Baran Sarkisyan

Baran Sarkisyan
@baransarkisyan
“Sadece iliklerimi sarsanın açıklığına inanıyorum, aklıma konuşanın değil...” Ben, Antonin Artaud
·
Puan vermedi
Spinoza ve Freud’un kurgusal olsa da mektup yoluyla karşılaşması iyi bir karşılaşmadır. Eserleri üzerinden düşündüğümüzde onları hem yan yana hem de karşı karşıya getirebiliriz. 1937’de Freud’un Spinoza’ya yazdığı mektupla başlayan karşılaşma Spinoza’nın 1676 yılından verdiği yanıtla devam eden mektuplaşmalarda Odipus kompleksi, ölüm güdüsü, rüyalar, bilinç dışı, üçüncü bilgi türü gibi konular üzerine dostluk sınırları içinde kıyasıya bir tartışma başlar.
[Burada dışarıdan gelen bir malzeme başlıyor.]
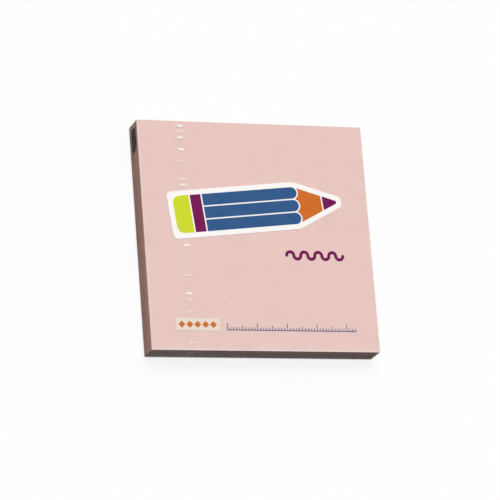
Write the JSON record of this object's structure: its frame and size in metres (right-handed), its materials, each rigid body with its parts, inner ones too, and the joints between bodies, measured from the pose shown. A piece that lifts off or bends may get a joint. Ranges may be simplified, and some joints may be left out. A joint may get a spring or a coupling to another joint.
{
  "type": "sticky note pad",
  "caption": "Square pad of pastel pink sticky notes, sealed in clear printed film with a tear line near one end",
  "frame": {"origin": "middle of the wrap's underside, where the pad rests", "axes": "+X across the printed front to its right edge, +Y up the front to its top edge, +Z out of the printed front, through the thickness"},
  "size_m": [0.0768, 0.0769, 0.0088],
  "materials": {
    "note_paper": "matte",
    "release_paper": "satin",
    "clear_film": "gloss",
    "white_print": "satin",
    "blue_print": "satin",
    "orange_print": "satin",
    "lime_print": "satin",
    "purple_print": "satin",
    "cream_print": "satin",
    "slate_print": "satin",
    "end_print": "satin"
  },
  "bodies": {
    "root": {"note_block": "note_paper", "backing_sheet": "release_paper", "film_wrap": "clear_film", "white_print": "white_print", "blue_print": "blue_print", "orange_print": "orange_print", "lime_print": "lime_print", "purple_print": "purple_print", "cream_print": "cream_print", "slate_print": "slate_print", "end_print": "end_print"}
  },
  "joints": []
}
Freud yaşadığı dönem itibariyle hem tarihsel hem de bilimsel gelişmeler nedeniyle Spinoza’ya kıyasla daha avantajlı olmasına rağmen Spinoza’yı özellikle Odipus kompleksi ve bilinçdışı meselelerinde ikna etmekte zorlanır, öte yandan Spinoza Freud tarafından Almanya’da gelişmekte olan Nazizm ile ilgili bilgilendirmekte, Spinoza bu olaylaru kendi kitapları üzerinden değerlendirmektedir. Freud Spinoza’yı gerçekte de çok az bilmektedir, ama mektuplaşmalar aracılığıyla da Ethica’yı okumaya başlar ve kendi analizleri üzerinden düşünür. Her halükarda her ikisinin de insanlığa dair ortak bir idealinin olması nedeniyle tartışmaları yaratıcı olmakta, böylelikle okur için üzerine daha fazla düşünmesi gereken meseleler ortaya çıkmaktadır. Bu kitap hem Spinoza’yla tanışma hem de Freud’la tanışma fırsatı sunmaktadır.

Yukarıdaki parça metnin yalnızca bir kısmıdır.